2010年8月2日月曜日

鯛持ち招き猫



猫が魚好きというのは、考えてみれば不思議な気がします。
野生のころでも、飼いならされてからも、猫自身が、熊のように魚を捕ることがないからです。

猫は、リビアに住む、野生のリビア猫が飼いならされて、人間と暮らすようになったと言われています。時が経ち、人間と暮らす猫が、ユーラシア大陸全体に広がり、日本へは、奈良時代に唐から、船上で仏教の経文をネズミの害から守る目的で、連れてこられました。
次に日本に猫がもたらされたのは江戸時代で、長崎貿易が行なわれていたころ、今度は食料をネズミから守るために、東南アジアあたりの猫が船に乗せられてやってきたそうです。

まったくの推測ですが、日本では、かつてあちこちで魚を干している風景があって、それをお腹をすかせた猫が盗んだので、猫と魚が結びつけられたのかもしれません。
しかし、日本以外の地域の猫は、いったい何を好物として生きているのでしょうか。『赤毛のアン』に登場する猫たちは、牛乳しか飲んでいなかったようですが、カナダの猫全体がそうだったのでしょうか。

いずれにしても、恵比寿大黒の恵比寿猫が鯛を持っているのは、当たり前といえば当たり前です。




しかし、恵比寿様ではない猫も、鯛を持っています。

りっぱな鯛を担いでいる猫は、(たぶん)瀬戸でつくられている猫です。磁器のつや消しの猫で、裏には「彩」という印があります。「彩」印の招き猫は、どれも目が細いのが特徴です。




この猫、「彩」の猫にそっくりですが、磁器ではなくて陶器製です。
日本ではなく、プノンペンの、CD屋や雑貨屋の並んでいる、観光客なんか来ないようなお店で買いました。
高さが20センチ以上ある大きな猫で、600円ほどでしたから、日本製でないことは確かです。仕上がりは丁寧で、なかなかよくできています。

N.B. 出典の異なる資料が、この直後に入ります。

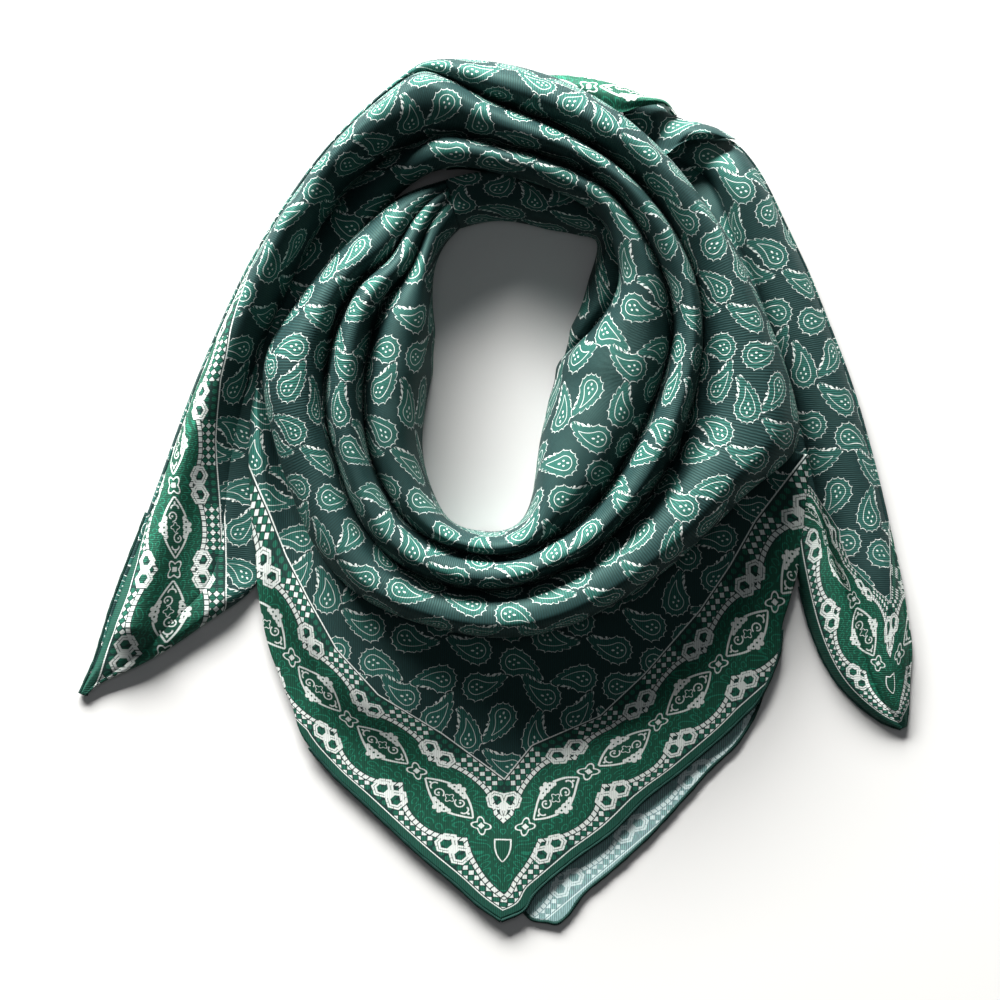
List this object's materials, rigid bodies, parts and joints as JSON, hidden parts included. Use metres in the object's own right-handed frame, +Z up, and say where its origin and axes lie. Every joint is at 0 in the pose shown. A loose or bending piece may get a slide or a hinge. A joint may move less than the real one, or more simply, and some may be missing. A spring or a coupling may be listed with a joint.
{
  "type": "bandana",
  "caption": "Square silk bandana folded to a triangle, wound into a soft ring with a front point and two tails, lying flat.",
  "frame": {"origin": "middle of the bounding box, on the surface it lies on", "axes": "+X to the right, +Y from the front point to the top of the ring, +Z up from the surface"},
  "size_m": [0.3746, 0.3889, 0.042],
  "materials": {
    "silk_face": "printed silk twill, soft sheen",
    "silk_reverse": "paler reverse side of the printed silk",
    "rolled_hem": "hand-rolled dark hem",
    "silk_inside": "hidden folded layers, matte"
  },
  "bodies": {
    "root": {"gathered_layers": "silk_inside", "neck_layer": "silk_face", "wound_band_left": "silk_face", "wound_band_front": "silk_face", "wound_band_right": "silk_face", "wound_band_top": "silk_face", "left_tail": "silk_face", "left_tail_layers": "silk_inside", "right_tail": "silk_face", "right_tail_layers": "silk_inside", "front_point": "silk_face", "front_point_under": "silk_reverse", "back_fold_upper": "silk_face", "back_fold_lower": "silk_face", "hem_point_left": "rolled_hem", "hem_point_right": "rolled_hem", "hem_point_under": "rolled_hem"}
  },
  "joints": []
}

裏側には、波が砕けているところが表され、ちゃんと彩色してあります。




郷土玩具の中には、鯛をくわえたものもあります。これは、堤人形でしょうか。




可愛い張子の招き猫も、




磁器の招き猫も、鯛を持っています。




お土産物にも、鯛を持った招き猫があります。




櫻井魔巳子さん作の猫が持っているのは、鯛ではなくて金魚に見えます。




もう一つ、猫のことで不思議なことがあります。
カンボジアにいたとき、農家の猫をかまっていて、喉を掻いてやっても喜ばないことに気づきました。一匹だけでなく、どの猫も、目の周りや耳の後ろは喜ぶのに、喉は喜びません。しかし、日本の猫はまちがいなく、喉を掻いてやると、顎を前に突き出して、気持ちよさそうにします。
どうして、気持ちよさに地域差があるのでしょう?さっぱりわかりません。




カンボジアの猫の全部が全部、このようにねじれてリラックスしているわけではありません。
それにしても、我が家のトラは太っている方ではありませんが、カンボジアの猫と比べると、丸々と見えてしまいます。